Regional Commissioner for the Volta Region
- In office June 1965 – February 1966
- President: Kwame Nkrumah
- Preceded by: Hans Kofi Boni
- Succeeded by: E. Q. Q. Sanniez

Minister for Health
- In office December 1964 – June 1965
- President: Kwame Nkrumah
- Preceded by: Lawrence Rosario Abavana
- Succeeded by: Osei Owusu Afriyie

Member of Parliament for Krachi
- In office 1965 – February 1966
- Preceded by: New
- Succeeded by: Benard Kwaku Mensah

Member of Parliament for Akan-Krachi
- In office 1954–1965
- Preceded by: New
- Succeeded by: Constituency abolished

Member of Parliament for Buem-Krachi
- In office 1951–1954
- Preceded by: New
- Succeeded by: Constituency abolished

Personal details
- Born: Joseph Kodzo 1916 Kete-Krachi, Volta Region
- Citizenship: Ghanaian
- Alma mater: St. Augustine's College

= Joseph Kodzo =

Ghanaian teacher and politician

Joseph Kodzo was a Ghanaian educationist and politician. He was a Minister of state and a member of parliament during the first republic. He served as the Minister for Health from 1964 to 1965 and the Regional Commissioner (now Regional Minister) for the Volta Region from 1965. He was also the member of parliament for the Buem-Krachi constituency from 1951 to 1954, the member of parliament for the Akan-Krachi constituency from 1954 to 1965 and the member of parliament for the Krachi constituency from 1965 to 1966.

== Early life and education ==
Kodzo was born in 1916 at Kete-Krachi, a town then Volta Region of Ghana (now in Oti Region), to Kodzo Emfrinne and Afua Kra. His early education begun at the Kete-Krachi Roman Catholic Primary School and the Roman Catholic Middle School in Kpando from 1925 to 1934. He continued at the St. Augustine's Training College (now St. Augustine's College, Cape Coast) in 1935 to train as a teacher. There he obtained his Teachers' Certificate 'A' in 1938.

== Career ==
After training as a teacher, Kodzo returned to the Volta Region where he held teaching appointments for a period of 14 years. He resigned from the teaching profession in 1951 as the headmaster of the Roman Catholic Middle School in Kete-Krachi.

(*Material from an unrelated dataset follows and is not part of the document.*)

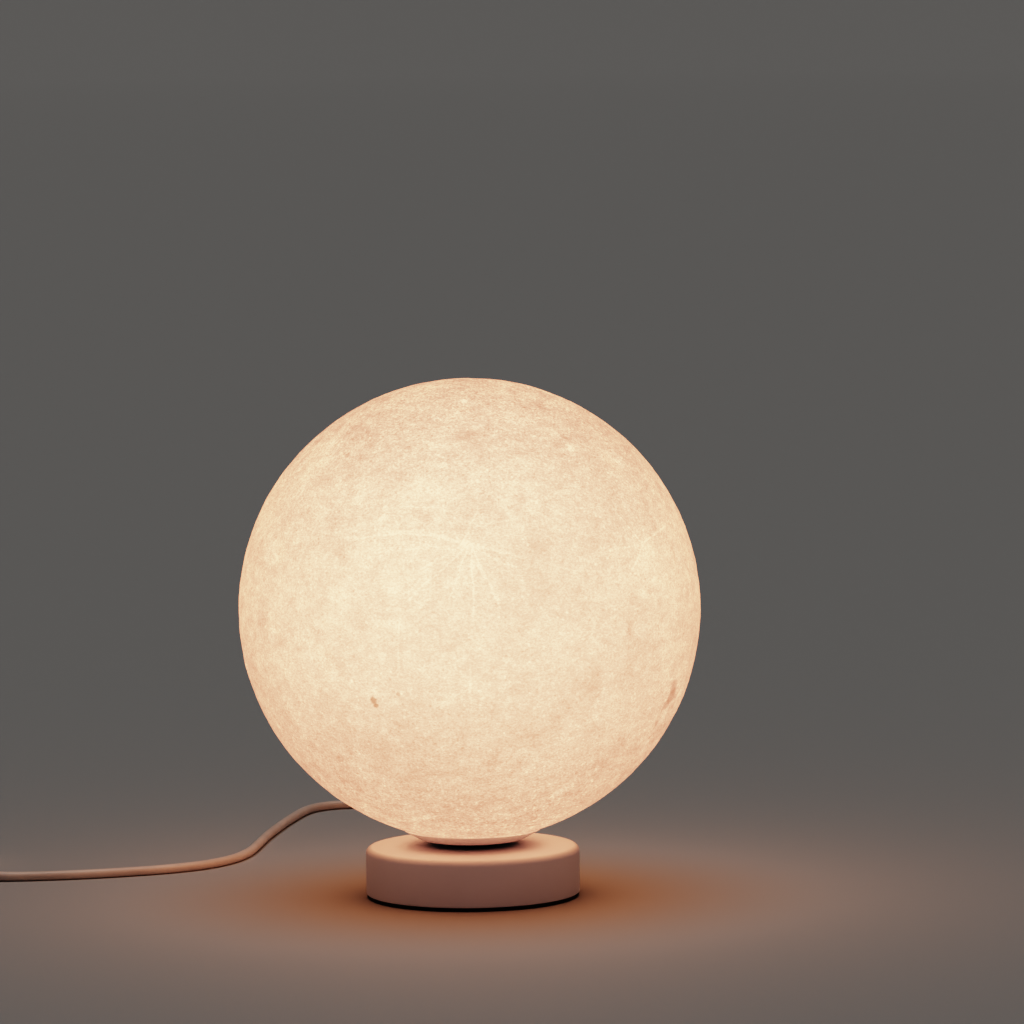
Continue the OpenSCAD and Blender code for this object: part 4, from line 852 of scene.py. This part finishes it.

Kodzo entered parliament in 1951 after winning the Buem-Krachi seat during the 1951 Gold Coast Legislative Election, which occurred on 8 February 1951. In 1954, he was re-elected into parliament, this time, representing the Akan Krachi constituency from 1954 until 1965. While in parliament he was appointed Parliamentary Secretary to the Ministry of Trade in November 1957. The portfolio was later changed to Deputy Minister, and in 1959, he was made Deputy Minister of Health. After about four years in this appointment, Kodzo was elevated to the post of Minister for Health in December 1964. After working in that capacity for some months, he was made the Volta Regional Commissioner. He remained in this appointment until the overthrow of the Nkrumah government on 24 February 1966.

In 1969, Kodzo together with Hans Kofi Boni were sentenced to six years each imprisonment by the Accra High Court presided over by Justice Edward Kwame Wiredu. They were found guilty of inappropriate disbursement of funds of the then Industrial Development Corporation (IDC).

== Personal life ==
Kodzo married Mrs. Monica Akosua Kodzo in 1940. Together, they had four children.